Carabinero Carpaccio (Press handout)

He adds: “I also think the food culture in London is moving from east to west. This area needed more oomph in the food scene. It was mediocre. Now there’s an emphasis on provenance, quality, efficiency. Lots of things are going on.”

Kenworthy sits back in his chair and MacBain, having urged me to try several cocktails in the interim, is suddenly reflective. And, she concedes, quite nervous, aware of an enormous undertaking with oodles of gravitas.

“I’ve worked my ass off for this,” says MacBain, “and I’ve put everything in it. I feel emotional, and there’s been financial and physical pressure. But I’m grateful for the team. We’ve built a brilliant one, and developed something special. I look around and appreciate everything that’s gone on. This was once an area full of sub-average Italians. So many of them. This is a neighbourhood restaurant, but it will need to be a destination too.”

MacBain mentions “Nancy”. Who?
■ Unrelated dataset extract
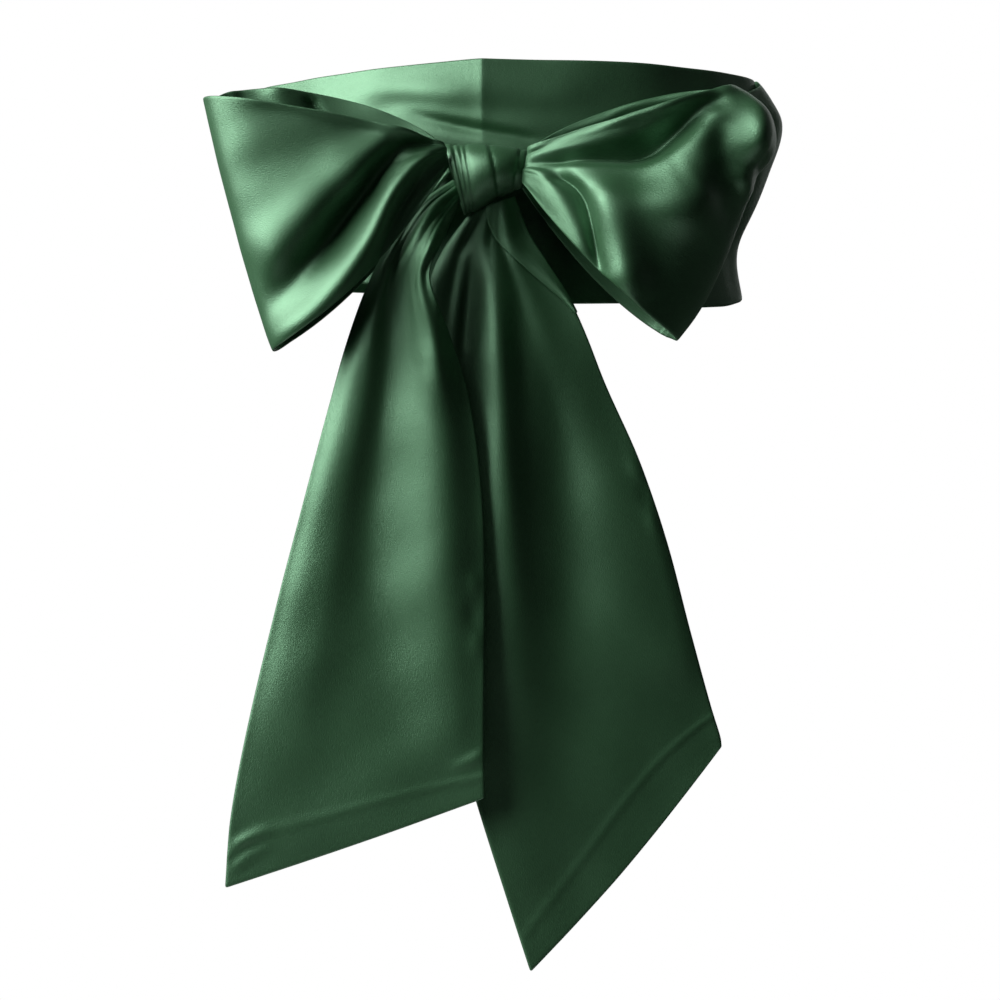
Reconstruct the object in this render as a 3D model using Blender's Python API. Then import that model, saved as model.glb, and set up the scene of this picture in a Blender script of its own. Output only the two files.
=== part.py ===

Nancy is the customer she has constructed for Julie’s. “She’s an elegant, quite wealthy woman who likes steak tartare and Caesar salad,” says MacBain. “She’s on her third divorce and she’s living her life.”

Kenworthy chimes in: “She loves drinking cocktails at the bar, having a snack or two and listening to the piano on a Wednesday night. She might have a blow out meal on a Friday, and lunch with the girls on Sunday afternoon.” She sounds a hoot? “Oh she is,” MacBain agrees.

We three step out of the G-spot and into the light of day. Ahead of opening, the dining room is a flurry of activity, a handful of friends and family sitting down to try steak frites and fettuccine, general manager Emma Underwood directing, the sommelier poring over a festoon of wines.

Outside, the heaters are slowly turning on. “Are they working?” asks MacBain, before waving to her son’s friend, who happens to be skipping home from school. “Oh yes, here they go, that’s good.” It’s fitting. Julie’s is, once again, firing up. There’s life in this old bird yet.